Work to be completed> Each line below should be quoted exactly, please.

>> START Material provided

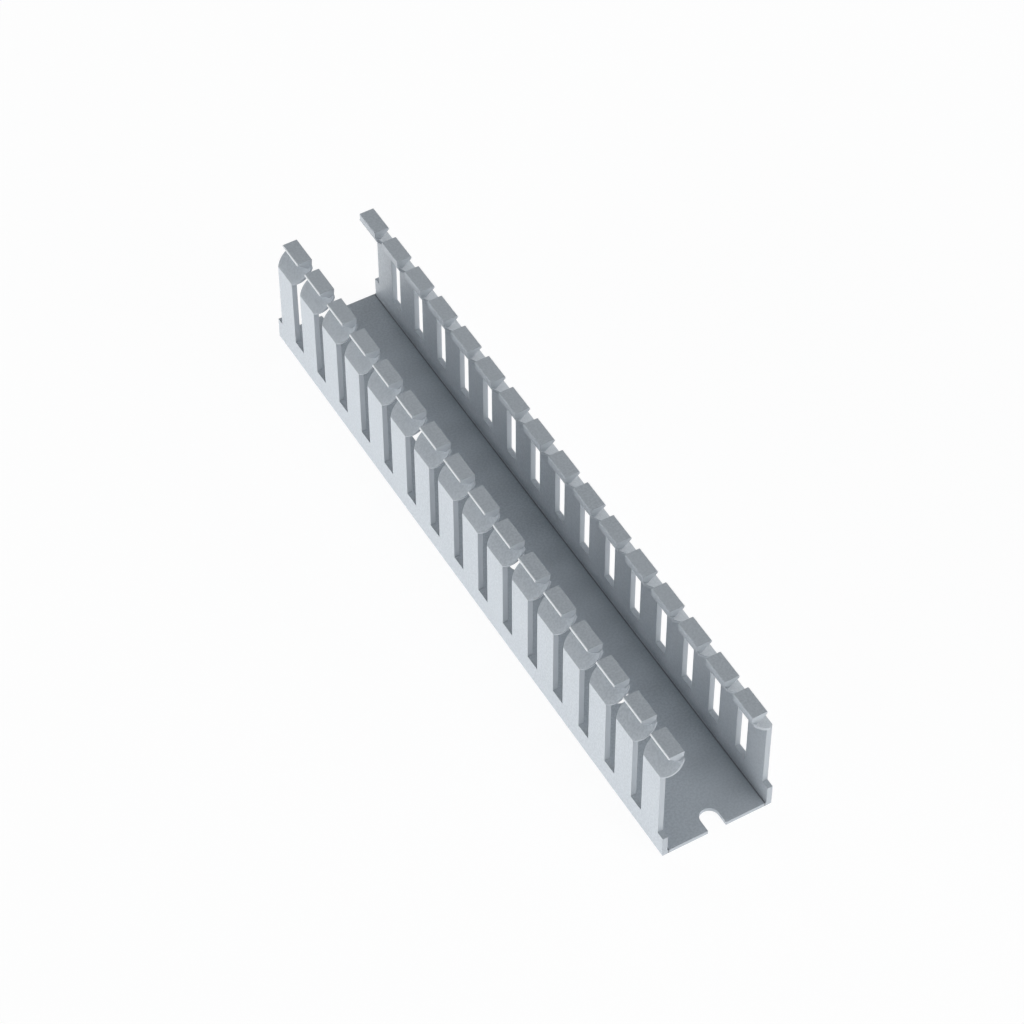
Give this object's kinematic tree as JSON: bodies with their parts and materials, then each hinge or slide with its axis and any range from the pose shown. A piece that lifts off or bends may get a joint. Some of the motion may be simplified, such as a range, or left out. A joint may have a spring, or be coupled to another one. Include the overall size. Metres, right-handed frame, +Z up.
{
  "type": "slotted wire duct",
  "caption": "Short length of open slotted wiring duct: flat base with slotted mounting holes, two walls of upright fingers with round, inward-leaning heads, open top.",
  "frame": {"origin": "centre of the underside of the base", "axes": "+Z up out of the base, +Y along the duct, +X across it"},
  "size_m": [0.0316, 0.2, 0.0364],
  "materials": {
    "pvc_grey": "satin grey rigid PVC"
  },
  "bodies": {
    "root": {"duct_body": "pvc_grey"}
  },
  "joints": []
}
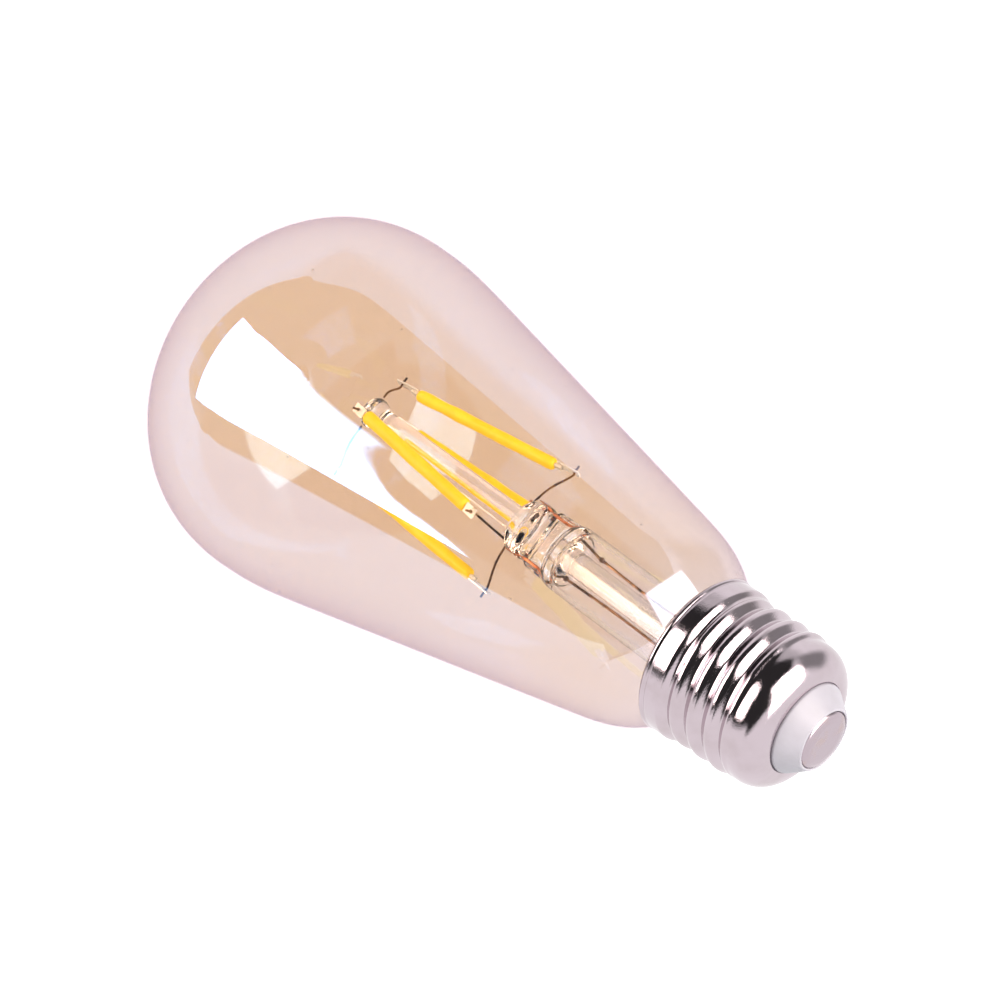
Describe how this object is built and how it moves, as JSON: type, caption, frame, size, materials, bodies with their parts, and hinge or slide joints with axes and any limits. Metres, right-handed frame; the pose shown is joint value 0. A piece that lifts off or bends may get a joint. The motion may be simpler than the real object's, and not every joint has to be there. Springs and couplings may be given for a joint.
{
  "type": "smart light bulb",
  "caption": "Smart LED filament lamp with an amber teardrop glass bulb, a clear glass stem with upright filament strips and a nickel E27 screw cap.",
  "frame": {"origin": "centre of the flat outer face of the centre contact", "axes": "+Z along the lamp's axis, out of the cap towards the lampholder, so the glass hangs down -Z; X and Y across it, with -Y the side of the front filament"},
  "size_m": [0.064, 0.064, 0.137],
  "materials": {
    "amber_glass": "clear with a thin amber coating",
    "clear_glass": "clear, flame worked",
    "nickel_plate": "bright nickel plating, faint orange peel",
    "contact_metal": "satin",
    "white_plastic": "smooth moulded, slight sheen",
    "cement": "rough",
    "phosphor": "matt silicone with phosphor",
    "ceramic_strip": "matt",
    "tab_metal": "bright tinned",
    "support_wire": "oxidised",
    "copper_lead": "copper clad, slightly oxidised",
    "board_laminate": "solder mask",
    "black_epoxy": "moulded",
    "shield_can": "tinned",
    "capacitor_sleeve": "shrink sleeve",
    "ferrite": "matt",
    "resistor_body": "lacquered",
    "live_insulation": "soft",
    "neutral_insulation": "soft",
    "film_sleeve": "thin film"
  },
  "bodies": {
    "root": {"antenna": "copper_lead", "back_bottom_tab": "tab_metal", "back_filament_phosphor": "phosphor", "back_filament_strip": "ceramic_strip", "back_lower_wire": "support_wire", "back_top_tab": "tab_metal", "back_upper_wire": "support_wire", "basing_cement": "cement", "bridge_rectifier": "black_epoxy", "centre_contact": "contact_metal", "driver_board": "board_laminate", "driver_ic": "black_epoxy", "driver_sleeve": "film_sleeve", "exhaust_tube": "clear_glass", "front_bottom_tab": "tab_metal", "front_filament_phosphor": "phosphor", "front_filament_strip": "ceramic_strip", "front_lower_wire": "support_wire", "front_top_tab": "tab_metal", "front_upper_wire": "support_wire", "fusible_resistor": "resistor_body", "glass_envelope": "amber_glass", "inductor": "ferrite", "input_capacitor": "capacitor_sleeve", "insulator": "white_plastic", "left_bottom_tab": "tab_metal", "left_filament_phosphor": "phosphor", "left_filament_strip": "ceramic_strip", "left_inner_lead": "support_wire", "left_lower_wire": "support_wire", "left_outer_lead": "copper_lead", "left_output_terminal": "tab_metal", "left_sealed_lead": "copper_lead", "left_top_tab": "tab_metal", "left_upper_wire": "support_wire", "left_weld_knot": "support_wire", "live_wire": "live_insulation", "neutral_wire": "neutral_insulation", "right_bottom_tab": "tab_metal", "right_filament_phosphor": "phosphor", "right_filament_strip": "ceramic_strip", "right_inner_lead": "support_wire", "right_lower_wire": "support_wire", "right_outer_lead": "copper_lead", "right_output_terminal": "tab_metal", "right_sealed_lead": "copper_lead", "right_top_tab": "tab_metal", "right_upper_wire": "support_wire", "right_weld_knot": "support_wire", "rod_button": "clear_glass", "screw_shell": "nickel_plate", "stem_collar": "clear_glass", "stem_flare_tube": "clear_glass", "stem_press": "clear_glass", "stem_rod": "clear_glass", "wireless_module": "shield_can"}
  },
  "joints": []
}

>> END Material provided

Written reply>
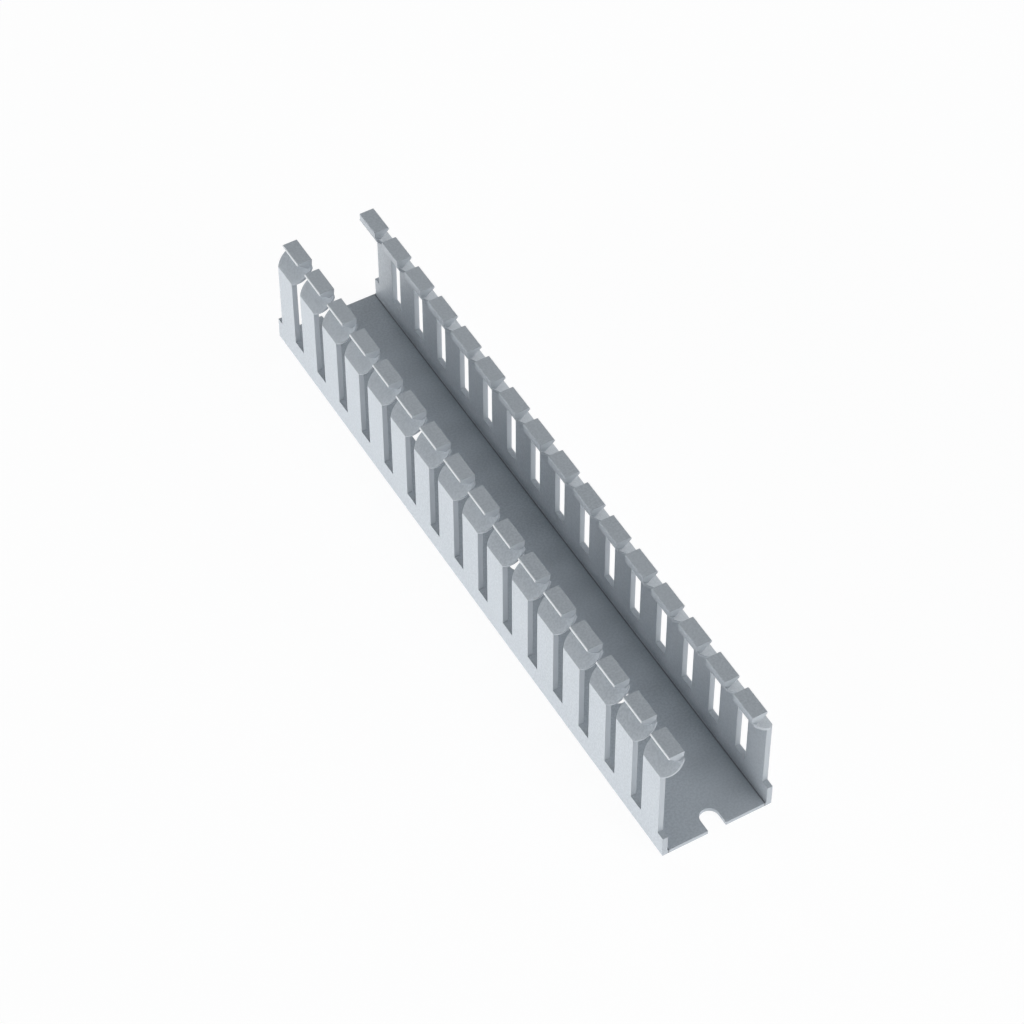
Give this object's kinematic tree as JSON: bodies with their parts and materials, then each hinge or slide with its axis and any range from the pose shown. A piece that lifts off or bends may get a joint. Some of the motion may be simplified, such as a range, or left out. A joint may have a spring, or be coupled to another one. Include the overall size. Metres, right-handed frame, +Z up.
{
  "type": "slotted wire duct",
  "caption": "Short length of open slotted wiring duct: flat base with slotted mounting holes, two walls of upright fingers with round, inward-leaning heads, open top.",
  "frame": {"origin": "centre of the underside of the base", "axes": "+Z up out of the base, +Y along the duct, +X across it"},
  "size_m": [0.0316, 0.2, 0.0364],
  "materials": {
    "pvc_grey": "satin grey rigid PVC"
  },
  "bodies": {
    "root": {"duct_body": "pvc_grey"}
  },
  "joints": []
}
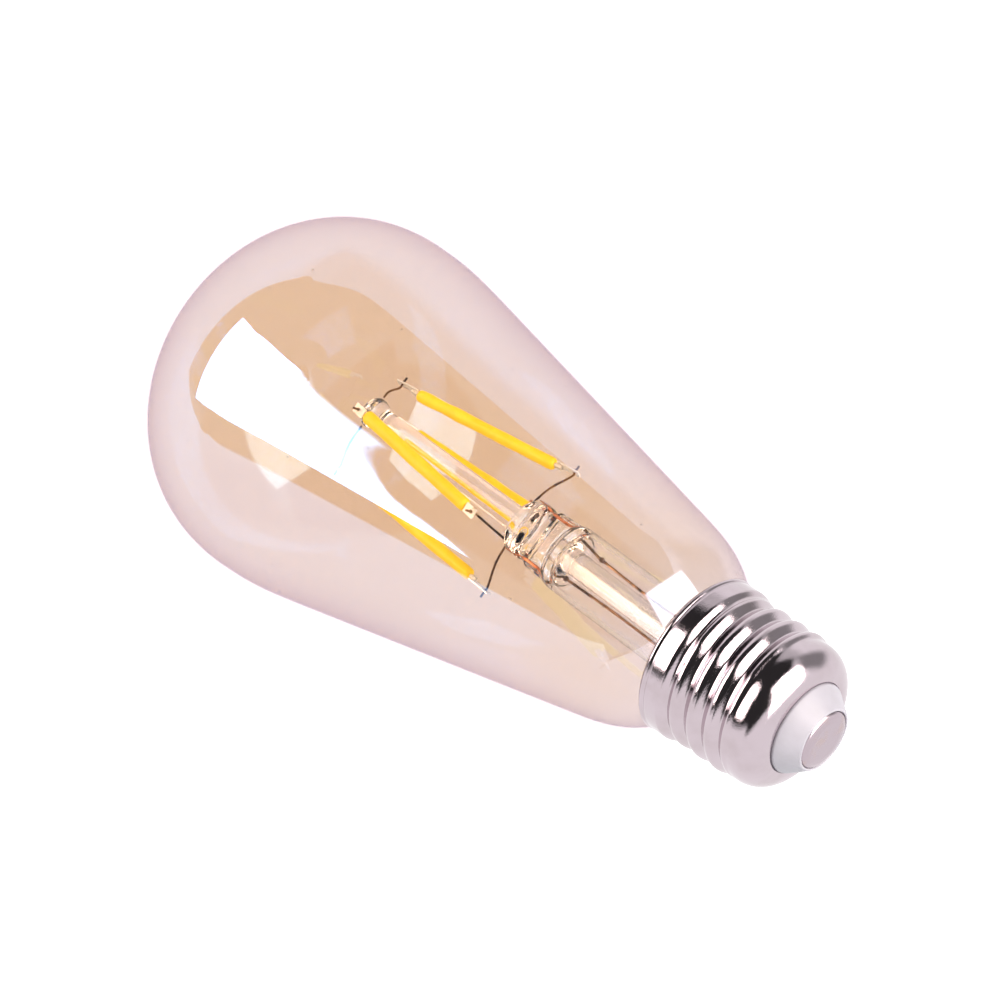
Describe how this object is built and how it moves, as JSON: type, caption, frame, size, materials, bodies with their parts, and hinge or slide joints with axes and any limits. Metres, right-handed frame; the pose shown is joint value 0. A piece that lifts off or bends may get a joint. The motion may be simpler than the real object's, and not every joint has to be there. Springs and couplings may be given for a joint.
{
  "type": "smart light bulb",
  "caption": "Smart LED filament lamp with an amber teardrop glass bulb, a clear glass stem with upright filament strips and a nickel E27 screw cap.",
  "frame": {"origin": "centre of the flat outer face of the centre contact", "axes": "+Z along the lamp's axis, out of the cap towards the lampholder, so the glass hangs down -Z; X and Y across it, with -Y the side of the front filament"},
  "size_m": [0.064, 0.064, 0.137],
  "materials": {
    "amber_glass": "clear with a thin amber coating",
    "clear_glass": "clear, flame worked",
    "nickel_plate": "bright nickel plating, faint orange peel",
    "contact_metal": "satin",
    "white_plastic": "smooth moulded, slight sheen",
    "cement": "rough",
    "phosphor": "matt silicone with phosphor",
    "ceramic_strip": "matt",
    "tab_metal": "bright tinned",
    "support_wire": "oxidised",
    "copper_lead": "copper clad, slightly oxidised",
    "board_laminate": "solder mask",
    "black_epoxy": "moulded",
    "shield_can": "tinned",
    "capacitor_sleeve": "shrink sleeve",
    "ferrite": "matt",
    "resistor_body": "lacquered",
    "live_insulation": "soft",
    "neutral_insulation": "soft",
    "film_sleeve": "thin film"
  },
  "bodies": {
    "root": {"antenna": "copper_lead", "back_bottom_tab": "tab_metal", "back_filament_phosphor": "phosphor", "back_filament_strip": "ceramic_strip", "back_lower_wire": "support_wire", "back_top_tab": "tab_metal", "back_upper_wire": "support_wire", "basing_cement": "cement", "bridge_rectifier": "black_epoxy", "centre_contact": "contact_metal", "driver_board": "board_laminate", "driver_ic": "black_epoxy", "driver_sleeve": "film_sleeve", "exhaust_tube": "clear_glass", "front_bottom_tab": "tab_metal", "front_filament_phosphor": "phosphor", "front_filament_strip": "ceramic_strip", "front_lower_wire": "support_wire", "front_top_tab": "tab_metal", "front_upper_wire": "support_wire", "fusible_resistor": "resistor_body", "glass_envelope": "amber_glass", "inductor": "ferrite", "input_capacitor": "capacitor_sleeve", "insulator": "white_plastic", "left_bottom_tab": "tab_metal", "left_filament_phosphor": "phosphor", "left_filament_strip": "ceramic_strip", "left_inner_lead": "support_wire", "left_lower_wire": "support_wire", "left_outer_lead": "copper_lead", "left_output_terminal": "tab_metal", "left_sealed_lead": "copper_lead", "left_top_tab": "tab_metal", "left_upper_wire": "support_wire", "left_weld_knot": "support_wire", "live_wire": "live_insulation", "neutral_wire": "neutral_insulation", "right_bottom_tab": "tab_metal", "right_filament_phosphor": "phosphor", "right_filament_strip": "ceramic_strip", "right_inner_lead": "support_wire", "right_lower_wire": "support_wire", "right_outer_lead": "copper_lead", "right_output_terminal": "tab_metal", "right_sealed_lead": "copper_lead", "right_top_tab": "tab_metal", "right_upper_wire": "support_wire", "right_weld_knot": "support_wire", "rod_button": "clear_glass", "screw_shell": "nickel_plate", "stem_collar": "clear_glass", "stem_flare_tube": "clear_glass", "stem_press": "clear_glass", "stem_rod": "clear_glass", "wireless_module": "shield_can"}
  },
  "joints": []
}